Philadelphia City Hall was completed in 1901 and still serves the current mayor and council. But the only calls for replacing that building, which is a national historical landmark, come from disgruntled Philly sports fans who believe the statue of William Penn atop the building is a real curse. None of the pro teams in Philly has won a championship since the city in 1984 permitted construction of buildings higher than Billy Penn’s hat.

Los Angeles City Hall is pushing 80 years old, but no one’s rushing for a major do-over there. Maybe it’s because they don’t want the extra expense of redoing the LAPD badges.

But here, it isn’t really time, but pride, that’s the big factor.

Philadelphia’s building has an Alexander Calder statue. New York’s was added to the National Register of Historic Places.

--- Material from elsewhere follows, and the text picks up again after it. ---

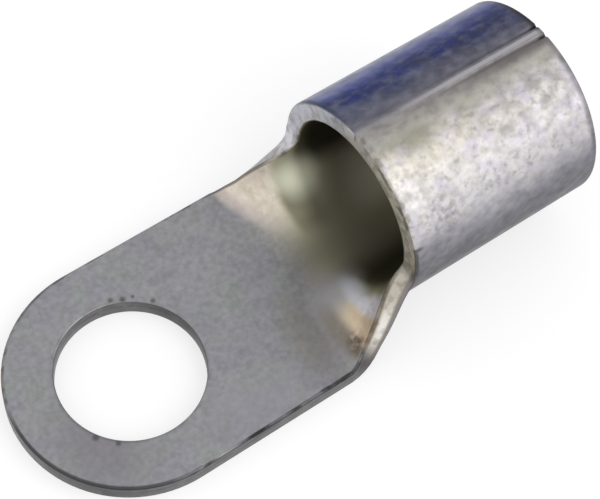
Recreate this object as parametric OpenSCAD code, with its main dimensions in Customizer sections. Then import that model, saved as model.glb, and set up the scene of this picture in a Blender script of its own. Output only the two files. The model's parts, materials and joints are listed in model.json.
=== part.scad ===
// Ring terminal for a bare cable end: one blank of tinned copper sheet, punched
// flat at the bolt end and rolled into a closed barrel at the wire end.
// The origin is the centre of the bolt hole on the underside of the tongue.
// +X runs towards the barrel and +Z points up out of the tongue.

/* [Sheet] */
// Thickness of the copper sheet
sheet_t = 1.5; // [1:0.1:2]
// Size of the broken edge all round the blank
edge_break = 0.15; // [0.05:0.05:0.3]

/* [Tongue] */
// Width of the flat tongue, and twice the radius of its round nose
tongue_w = 17.6; // [15:0.1:20]
// Diameter of the bolt hole
hole_d = 10.5; // [6:0.1:12]
// Length of the flat from the middle of the bolt hole to where the curl starts
flat_l = 12.5; // [10:0.1:18]

/* [Neck] */
// Length over which the flat sheet curls up into the round barrel
curl_l = 5.5; // [4.5:0.1:9]
// How far each side of the blank draws in before it flares to the barrel
waist = 0.4; // [0:0.05:0.8]
// Length of the rounded corner between the neck's side and the barrel's mouth
corner_l = 3.5; // [1.5:0.1:4]
// Height of that corner, measured along the curled sheet
corner_h = 2.5; // [1.5:0.1:4]

/* [Barrel] */
// Inner diameter of the barrel, which takes the bared wire
bore_d = 12; // [10:0.1:13]
// Length of the barrel
barrel_l = 15.8; // [10:0.1:24]

/* [Seam] */
// Width of the low bead of braze along the top of the barrel
bead_w = 0.5; // [0.3:0.05:1]
// Width of the fine groove on each side of the bead
groove_w = 0.4; // [0.2:0.05:0.6]
// Depth of those grooves
groove_d = 0.2; // [0.1:0.05:0.4]

/* [Hidden] */

bore_r = bore_d / 2;
barrel_r = bore_r + sheet_t;
mid_r = bore_r + sheet_t / 2;
mouth_x = flat_l + curl_l;
degrees = 180 / PI;

// Sections along the neck, and strips across each section
sections = 22;
strips = 40;
// How far the neck's solid runs on inside the barrel's wall, and how far below its faces
bite = 0.6;
seat = 0.02;

// Share of the full curl at a point along the neck, from 0 on the flat to 1 at the barrel
function curl_share(x) = let (u = min((x - flat_l) / curl_l, 1)) u * u * (3 - 2 * u);

// Curvature of the sheet's middle across the neck, and how fast it grows along it
function curl(x) = curl_share(x) / mid_r;
function curl_growth(x) = let (u = min((x - flat_l) / curl_l, 1)) 6 * u * (1 - u) / (curl_l * mid_r);

// Half width of the blank: it draws in to the waist, then flares round the corner
function waist_share(x) = min((x - flat_l) / (curl_l - corner_l), 1);
function corner_share(x) = min(max(1 - (mouth_x - x) / corner_l, 0), 1);
function half_width(x) = tongue_w / 2 - waist * pow(waist_share(x), 1.5)
    + corner_h * (1 - sqrt(1 - pow(corner_share(x), 2)));

// A point of the sheet: x along the neck, s across it along the curl, h above its middle
function sheet_point(x, s, h) =
    let (
        k = curl(x),
        bent = k * max(abs(s), 1) > 0.0001,
        turn = s * k * degrees,
        y = bent ? sin(turn) / k : s,
        rise = bent ? (1 - cos(turn)) / k : 0,
        lean = curl_growth(x) * (bent ? rise / k : s * s / 2),
        normal = [-lean, -sin(turn), cos(turn)]
    )
    [x, y, sheet_t / 2 + rise] + h * normal / norm(normal);

// Each section has one column of two points, below and above, at each of these distances
columns = strips + 3;
function across(x) =
    let (w = half_width(x), inner_w = w - edge_break)
    concat([-w], [for (j = [0 : strips]) inner_w * (2 * j / strips - 1)], [w]);

// Half the sheet's depth at a column: the outermost ones stand inside the broken edge
function half_depth(j, half_t) = j == 0 || j == columns - 1 ? half_t - edge_break : half_t;

// The outline of one section: along the underside to the right, and back across the top
function section_loop(x, half_t) =
    let (s = across(x))
    concat(
        [for (j = [0 : columns - 1]) sheet_point(x, s[j], -half_depth(j, half_t))],
        [for (j = [columns - 1 : -1 : 0]) sheet_point(x, s[j], half_depth(j, half_t))]
    );

// Sections lie closer together towards the mouth, where the corner turns
function section_x(i) = mouth_x - curl_l * pow(1 - i / sections, 2);

module neck() {
    loops = concat(
        [for (i = [0 : sections - 1]) section_loop(section_x(i), sheet_t / 2)],
        [for (x = [mouth_x, mouth_x + bite]) section_loop(x, sheet_t / 2 - seat)]
    );
    size = 2 * columns;
    last = len(loops) - 1;
    skin = [for (i = [0 : last - 1], j = [0 : size - 1])
        let (a = i * size + j, b = i * size + (j + 1) % size)
        each [[a, a + size, b], [b, a + size, b + size]]];
    start = [for (j = [0 : columns - 2]) [j, j + 1, size - 2 - j, size - 1 - j]];
    end = [for (quad = start) [for (k = [3 : -1 : 0]) quad[k] + last * size]];
    polyhedron(points = [for (loop = loops) each loop], faces = concat(start, skin, end));
}

// Half of the sheet's section from the middle out, with both corners broken
function half_section(half_w) = [
    [0, 0], [half_w - edge_break, 0], [half_w, edge_break],
    [half_w, sheet_t - edge_break], [half_w - edge_break, sheet_t], [0, sheet_t]
];

module bolt_hole() {
    cut = 1;
    hole_r = hole_d / 2;
    translate([0, 0, -cut]) cylinder(h = sheet_t + 2 * cut, r = hole_r, $fn = 96);
    rim = hole_r + edge_break;
    translate([0, 0, -cut]) cylinder(h = cut + edge_break, r1 = rim + cut, r2 = hole_r, $fn = 96);
    translate([0, 0, sheet_t - edge_break])
        cylinder(h = cut + edge_break, r1 = hole_r, r2 = rim + cut, $fn = 96);
}

module tongue() {
    difference() {
        union() {
            rotate([0, 0, 90]) rotate_extrude(angle = 180, $fn = 128)
                polygon(half_section(tongue_w / 2));
            rotate([90, 0, 90]) linear_extrude(flat_l)
                for (side = [0, 1]) mirror([side, 0]) polygon(half_section(tongue_w / 2));
        }
        bolt_hole();
    }
}

// One fine groove beside the bead, as wide as named where it meets the barrel's face
module groove() {
    over = 1;
    translate([mouth_x - over, 0, 0]) rotate([90, 0, 90]) linear_extrude(barrel_l + 2 * over)
        polygon([
            [0, barrel_r - groove_d], [groove_w, barrel_r + groove_d], [-groove_w, barrel_r + groove_d]
        ]);
}

module barrel() {
    seam_turn = (bead_w + groove_w) / 2 / barrel_r * degrees;
    translate([0, 0, barrel_r]) difference() {
        translate([mouth_x, 0, 0]) rotate([0, 90, 0]) rotate_extrude($fn = 160)
            polygon([
                [bore_r, 0], [barrel_r, 0], [barrel_r, barrel_l - edge_break],
                [barrel_r - edge_break, barrel_l], [bore_r + edge_break, barrel_l],
                [bore_r, barrel_l - edge_break]
            ]);
        for (side = [-1, 1]) rotate([side * seam_turn, 0, 0]) groove();
    }
}

module terminal() {
    color("silver") union() {
        tongue();
        neck();
        barrel();
    }
}

terminal();
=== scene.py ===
# Ring terminal for a bare cable end, in its rest pose on a pale floor.
# All lengths are in metres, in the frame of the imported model: the bolt hole's middle is the
# origin, +X runs towards the barrel and +Z points up out of the tongue.

import json
import math

import bmesh
import bpy
from mathutils import Matrix, Vector
from mathutils.kdtree import KDTree


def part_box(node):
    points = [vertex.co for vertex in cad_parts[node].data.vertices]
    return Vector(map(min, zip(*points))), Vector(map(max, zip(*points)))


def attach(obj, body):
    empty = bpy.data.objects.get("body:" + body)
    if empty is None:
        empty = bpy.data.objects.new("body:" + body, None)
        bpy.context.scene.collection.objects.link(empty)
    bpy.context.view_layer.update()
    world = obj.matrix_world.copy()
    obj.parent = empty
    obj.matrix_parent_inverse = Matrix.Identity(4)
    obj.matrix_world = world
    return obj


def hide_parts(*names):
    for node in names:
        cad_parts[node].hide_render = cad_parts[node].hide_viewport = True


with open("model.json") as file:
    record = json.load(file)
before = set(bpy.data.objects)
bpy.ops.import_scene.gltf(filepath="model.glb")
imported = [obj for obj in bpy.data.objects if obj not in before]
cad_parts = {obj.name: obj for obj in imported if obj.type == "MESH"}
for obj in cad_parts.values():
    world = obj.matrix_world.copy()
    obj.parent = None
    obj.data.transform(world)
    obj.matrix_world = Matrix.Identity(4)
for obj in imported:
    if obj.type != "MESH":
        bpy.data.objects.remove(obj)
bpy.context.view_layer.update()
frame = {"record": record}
bpy.context.scene.view_settings.view_transform = "Standard"


# ---------------------------------------------------------------------------------------------
# Camera: a long lens a hand's breadth away, above the nose of the tongue and to one side,
# looking down along the terminal into the mouth of the barrel.
# ---------------------------------------------------------------------------------------------
camera_data = bpy.data.cameras.new("camera")
camera_data.sensor_width = 36.0
camera_data.lens = 110.4
camera_data.clip_start = 0.005
camera_data.clip_end = 10.0
camera = bpy.data.objects.new("camera", camera_data)
bpy.context.scene.collection.objects.link(camera)
bpy.context.scene.camera = camera

view_forward = Vector((0.3337, 0.3796, -0.8629)).normalized()
view_right = view_forward.cross(Vector((0.4794, 0.7198, 0.5021))).normalized()
view_up = view_right.cross(view_forward)
camera_axes = Matrix((view_right, view_up, -view_forward)).transposed()
camera.matrix_world = Matrix.Translation((-0.02860, -0.04849, 0.11467)) @ camera_axes.to_4x4()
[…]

Meanwhile, my Review-Journal colleague David McGrath Schwartz softly described Las Vegas City Hall as resembling a “10-story Trivial Pursuit wedge with a three-story ring around its base.”

Basically it’s the architectural equivalent of a toilet and, despite some recent renovations, is still a toilet. And, as this City Council proves time and again, function has followed form.

The city has been trying to tear down its eponymous hall for years, almost ever since Clark County opened its new Government Center on Grand Central Parkway.

But building a new City Hall in Las Vegas makes about as much sense as continuing to fight the Federal Aviation Administration on the “right-turn” departure path from McCarran International Airport over some particularly chatty city neighborhoods.

The city-hired attorney, Barbara Lichman, had previously told the council she thought the city had a 20 percent chance to win a legal fight. Now she says the city has a 45 to 60 percent chance of success. It’s amazing how the odds have gotten better as she adds billable hours.

Lichman also believes the improved odds relate to the air pollution created by idling planes. Forget for a moment that planes turning right over the city aren’t idling. What she’s really saying is that the people complaining about noise have no legal grounds to complain about noise.

And while the generally wealthy, generally white residents of the west and northwest valley don’t want to hear jetliners while they sit on the porch and drink their morning coffee, the decibel level in Summerlin isn’t even close to contestable.

County commissioners and the state’s congressional delegation aren’t complaining about the right turn because they understand it’s the people on those planes who help fill local government coffers.

The city has issued three news releases since the jets officially began making the right turn on March 20. The latest release, dated Friday, encourages residents to drum up opposition to the decision.

“As with the McCarran noise complaint hotline, the city’s consultants say the FAA is obliged to log the complaints despite what the FAA message prompt may indicate,” the release says. Each of the releases tells citizens how to report complaints so the city has some way to sanction its continued fight.

Where else but in government can a taxpayer-supported employee churn out news release after news release on taxpayer-funded equipment to justify the spending of more taxpayer money?